An event on any of those six timers will trigger an interrupt, and the one timer I haven’t yet mentioned will eventually be used to provide an SPI clock when I implement SD card access.

The firmware file CFirmware/out.srec contains basically the same graphics demo as previous builds, implemented in assembler, but with the housekeeping and keyboard/mouse drivers in C.  One of the one-shot timers is used to provide a mouse time-out, so the project will still run even if there’s no mouse connected.

Thanks to code borrowed from klibc, the FrameBuffer’s address is no longer hardcoded, and instead is malloc()ed.  Since there’s no operating system to provide memory blocks to the malloc arena, I’ve added a routine to add a hardcoded block of memory for use by malloc().  The actual bounds of that block are specified by the GCC linker script.  This allows me to hardcode the upper bound to match the hardware, but have the lower bound automatically set immediately above the region occupied by the firmware itself.
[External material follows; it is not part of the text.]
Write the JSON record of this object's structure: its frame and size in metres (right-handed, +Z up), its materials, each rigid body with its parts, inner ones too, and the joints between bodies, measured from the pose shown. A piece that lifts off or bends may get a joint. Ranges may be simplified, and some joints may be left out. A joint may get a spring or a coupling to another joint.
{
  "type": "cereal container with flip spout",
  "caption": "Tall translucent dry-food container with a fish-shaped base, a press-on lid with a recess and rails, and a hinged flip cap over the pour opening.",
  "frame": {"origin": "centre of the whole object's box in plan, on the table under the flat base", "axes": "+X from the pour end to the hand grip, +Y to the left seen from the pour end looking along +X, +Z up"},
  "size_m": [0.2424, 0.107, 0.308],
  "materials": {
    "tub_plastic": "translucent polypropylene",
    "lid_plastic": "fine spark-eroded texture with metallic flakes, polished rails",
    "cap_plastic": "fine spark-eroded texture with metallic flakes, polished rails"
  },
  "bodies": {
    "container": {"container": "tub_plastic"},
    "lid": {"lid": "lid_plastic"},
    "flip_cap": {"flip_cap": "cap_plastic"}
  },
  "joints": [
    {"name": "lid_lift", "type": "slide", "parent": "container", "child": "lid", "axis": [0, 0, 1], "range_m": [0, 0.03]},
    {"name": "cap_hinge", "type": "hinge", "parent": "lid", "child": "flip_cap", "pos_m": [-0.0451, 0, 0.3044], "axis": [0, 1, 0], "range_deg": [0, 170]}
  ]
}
This version has a keyboard driver, too – incomplete but functional enough that what you type ends up on screen.  Mouse buttons are also detected, and will cause the colours to cycle more rapidly.

Full source and binaries can be found here.
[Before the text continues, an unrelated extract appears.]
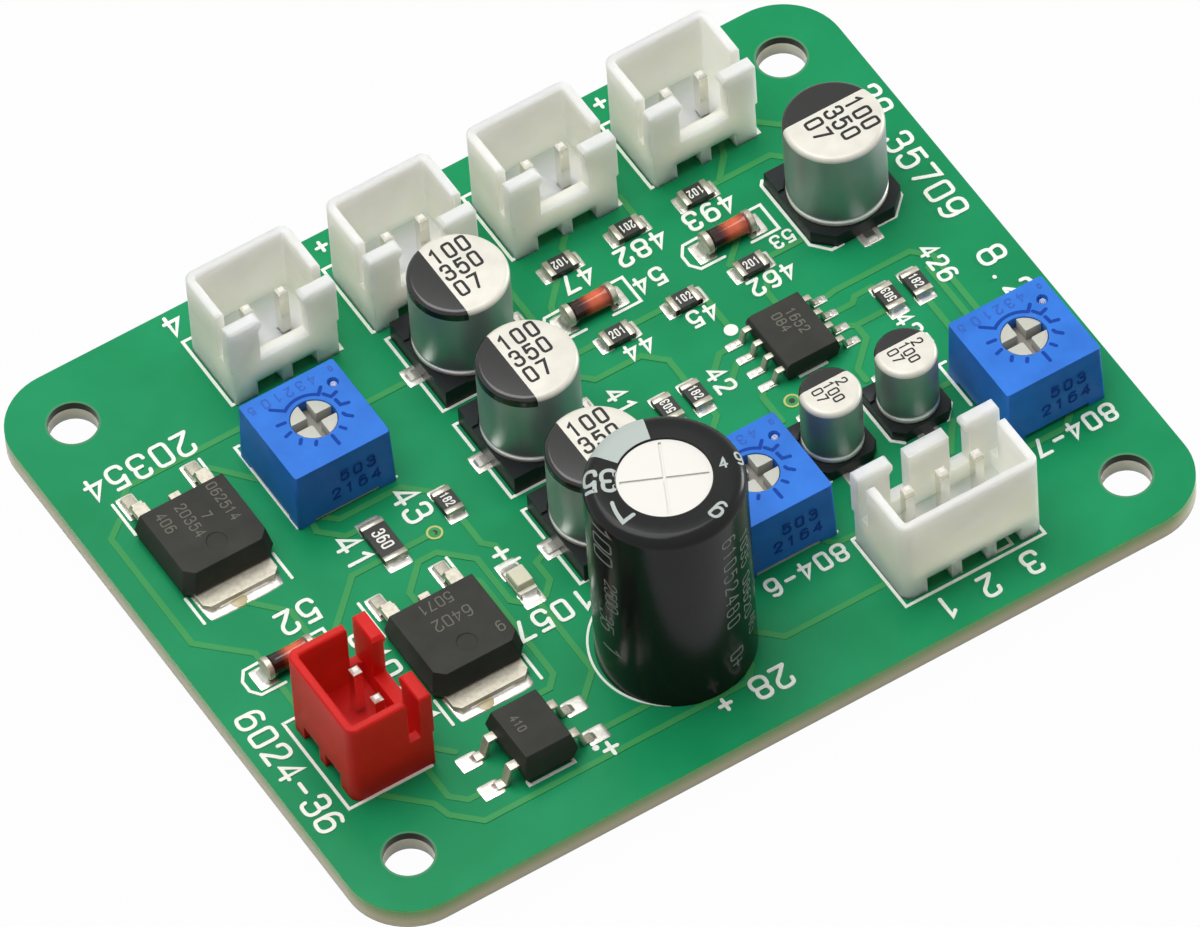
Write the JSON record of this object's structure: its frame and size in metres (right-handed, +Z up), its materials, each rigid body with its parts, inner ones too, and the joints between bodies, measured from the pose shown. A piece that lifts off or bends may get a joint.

Baby steps towards AGA support

The current publicly available sources for the Minimig project only support the ECS chipset, there’s not yet any support for AGA.  (The Minimig core used by the FPGA Replay board *does*, apparently, have robust AGA support, but the sources haven’t yet been released to the wider world.)

So I decided to have a go at adding a little AGA functionality myself.
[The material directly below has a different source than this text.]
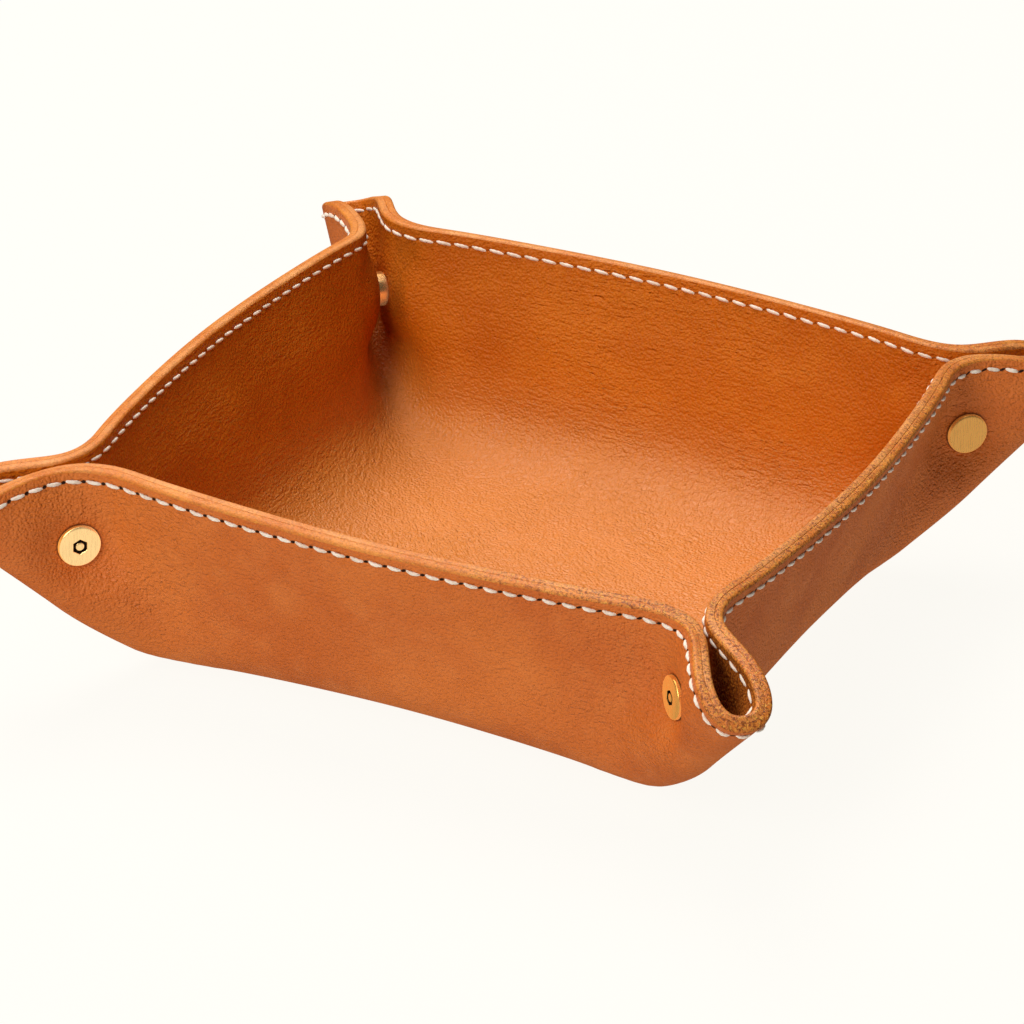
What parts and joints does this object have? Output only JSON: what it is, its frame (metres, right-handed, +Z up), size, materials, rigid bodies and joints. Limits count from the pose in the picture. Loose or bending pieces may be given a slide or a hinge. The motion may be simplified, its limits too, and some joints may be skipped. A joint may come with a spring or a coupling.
{
  "type": "leather valet tray",
  "caption": "Square leather catch-all tray, its stitched walls pinched into ears at the corners by brass post screws.",
  "frame": {"origin": "middle of the tray's flat underside", "axes": "+Z up through the open top, +X along the front wall to the right, -Y towards the front"},
  "size_m": [0.2166, 0.2179, 0.0597],
  "materials": {
    "outer_leather": "tan full-grain leather, satin",
    "lining_leather": "tan full-grain leather, satin",
    "thread": "waxed off-white thread",
    "brass": "satin brushed brass"
  },
  "bodies": {
    "tray": {"outer_leather": "outer_leather", "lining_leather": "lining_leather", "needle_thread": "thread", "bobbin_thread": "thread", "front_right_collar": "brass", "back_right_collar": "brass", "back_left_collar": "brass", "front_left_collar": "brass"},
    "front_right_screw": {"front_right_screw": "brass"},
    "front_right_barrel": {"front_right_barrel": "brass"},
    "back_right_screw": {"back_right_screw": "brass"},
    "back_right_barrel": {"back_right_barrel": "brass"},
    "back_left_screw": {"back_left_screw": "brass"},
    "back_left_barrel": {"back_left_barrel": "brass"},
    "front_left_screw": {"front_left_screw": "brass"},
    "front_left_barrel": {"front_left_barrel": "brass"}
  },
  "joints": [
    {"name": "front_right_screw_turn", "type": "hinge", "parent": "tray", "child": "front_right_screw", "pos_m": [0.08114, -0.08114, 0.0389], "axis": [-0.7071, -0.7071, 0], "range_deg": [0, 2520]},
    {"name": "front_right_barrel_slide", "type": "slide", "parent": "tray", "child": "front_right_barrel", "axis": [0.7071, 0.7071, 0], "range_m": [0, 0.0049]},
    {"name": "back_right_screw_turn", "type": "hinge", "parent": "tray", "child": "back_right_screw", "pos_m": [0.08114, 0.08114, 0.0389], "axis": [-0.7071, 0.7071, 0], "range_deg": [0, 2520]},
    {"name": "back_right_barrel_slide", "type": "slide", "parent": "tray", "child": "back_right_barrel", "axis": [0.7071, -0.7071, 0], "range_m": [0, 0.0049]},
    {"name": "back_left_screw_turn", "type": "hinge", "parent": "tray", "child": "back_left_screw", "pos_m": [-0.08114, 0.08114, 0.0389], "axis": [0.7071, 0.7071, 0], "range_deg": [0, 2520]},
    {"name": "back_left_barrel_slide", "type": "slide", "parent": "tray", "child": "back_left_barrel", "axis": [-0.7071, -0.7071, 0], "range_m": [0, 0.0049]},
    {"name": "front_left_screw_turn", "type": "hinge", "parent": "tray", "child": "front_left_screw", "pos_m": [-0.08114, -0.08114, 0.0389], "axis": [0.7071, -0.7071, 0], "range_deg": [0, 2520]},
    {"name": "front_left_barrel_slide", "type": "slide", "parent": "tray", "child": "front_left_barrel", "axis": [-0.7071, 0.7071, 0], "range_m": [0, 0.0049]}
  ],
  "couplings": [
    {"joint": "front_right_screw_turn", "follows": "front_right_barrel_slide", "rad_per_m": 8975.9},
    {"joint": "back_right_screw_turn", "follows": "back_right_barrel_slide", "rad_per_m": 8975.9},
    {"joint": "back_left_screw_turn", "follows": "back_left_barrel_slide", "rad_per_m": 8975.9},
    {"joint": "front_left_screw_turn", "follows": "front_left_barrel_slide", "rad_per_m": 8975.9}
  ]
}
Compared with the ECS chipset, the AGA chipset doesn’t actually add that much complexity.  The extra features are basically:

  • Colourtable extended from 32 entries to 256.  There are still only 32 colourtable registers, and they’re accessed in banks, which are selected in another register.
  • Colourtable entries are now 24-bit deep rather than just 12.  A select bit in another register determines whether colourtable writes go to the most- or least-significant 12 bits.
  • There are now 8 bitplanes instead of 6
  • Bitplane data can be exclusive-ored with a mask value.  This enables some neat tricks with “copper chunky” modes, among other things.
  • Sprites can be high-res
  • Data can now be fetched 32-bits at a time, double-pumped or both, giving an effective 64-bit datapath.

The easiest place to start is the colourtables, which in the present Minimig design are stored in registers.  Since the colourtable was about to balloon from 32 12-bit entries to 256 24-bit entries, I migrated the colourtable to a pair of M4Ks – one to take the upper 12-bits of each colour, the other to take the lower 12-bits.

I also implemented enough of the BPLCON3 and BPLCON4 registers to support colourtable bank selection and masking.

I’ve also created a small Copperlist demo in ADF format for testing, which can be found here.

This demo simply uses lower-bit entries and palette masking as a test – the following screenshot shows how it looks under ECS and under AGA.

(Note that while the colourtable entries store 24-bits, they’re still only displayed as 12-bit, because that’s all the DE1 Board’s VGA output can handle without extra dithering, which will come later.)

A git repo containing the current code is here, while a binary can be found here.

Please note that this is highly experimental – there are timing inaccuracies compared with the real chipset, extra-half-brite mode is currently broken. (and the normal Minimig boot text is missing as a result of another experiment to reduce the size of the boot ROM!)